VAT Rates

Value Added Tax (VAT) is a 14% tax on all local or imported goods and services, except if those goods or services are Exempt.


A simple way to calculate VAT is to apply the formula R/ (1+R);  R is the rate of tax applicable to 14%. The VAT fraction is [14 %/ (1+14%)] which is equal to 7/57.

a)  The VAT fraction is also used to calculate the amount of tax paid by consumers in cases where the consumer wants to know how much VAT was paid. An example of this is found below:

  • A businessman sells a case of soft drink (soda) for $1,000 VAT inclusive to a consumer. The consumer wishes to determine how much VAT was paid; the same principle is applied using the VAT fraction (7/57).

$1000 x 7 = $7000

$7000/57 = $123

In this instance, the consumer would have paid $123 in VAT.

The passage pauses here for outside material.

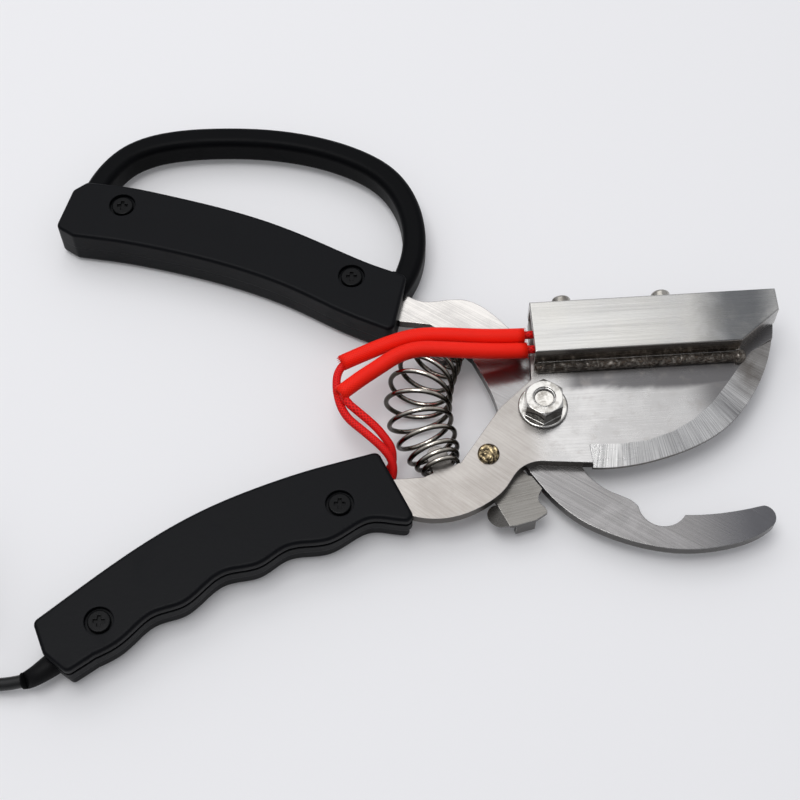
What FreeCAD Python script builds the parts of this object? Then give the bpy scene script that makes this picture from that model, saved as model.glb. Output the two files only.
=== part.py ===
import FreeCAD, Part
import Sketcher
import math
import os

# Hot-blade tail docking pliers: two crossed steel levers on one bolt, a curved blade with a heater
# housing above it, a hooked counter jaw, a barrel spring, a latch, two plastic grips and a mains cord.
# The plan is drawn from the pivot axis, +X towards the jaws, +Y towards the hand guard, +Z up.

Vector = FreeCAD.Vector
UP = Vector(0, 0, 1)

doc = FreeCAD.newDocument("docking_pliers")
SUB_PARTS = []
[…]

b) The Guyana Revenue Authority (GRA) uses the VAT fraction when businesses which are registered for VAT fails to charge the Tax. ​An example of this is found below:

  • A businessman sells a case of soft drink (soda) for $1,000 and does not charge VAT, the GRA will apply the VAT fraction (7/57) as set out below:

$1000 x 7 = $7000

$7000/57 = $123

The business person will have to account to the GRA for $123 VAT on the sale made. ​

How should a person registered for VAT, pay over that charge to the GRA

The tax that must be paid over to the GRA by a business person who is registered to charge VAT, is the amount that remains after:

  • The total amount in VAT he/she paid when purchasing/importing goods/supplies for the month (Input VAT Credits) minus The total amount in VAT sold to consumers for the month (Output VAT Credits)
  • ​If the business person was unable to sell enough items to consumers for the month and his/her purchases are more than his/her sales, the unsold amount must be taken over to the next month’s supply stock. However, if after six months the same items have not been sold, the person may apply to the GRA for a refund for the supplies remaining. ​

Mixed Supplies

The formula A*B/C should be used for businesses that sell both goods that attracts VAT and goods that do not attract VAT.

  • A is the total amount in purchases for supplies and imports​ during the month that the business can claim.
  • B is the total amount is VAT sales made by the business during the month.
  • C is the total amount of all supplies available during the month.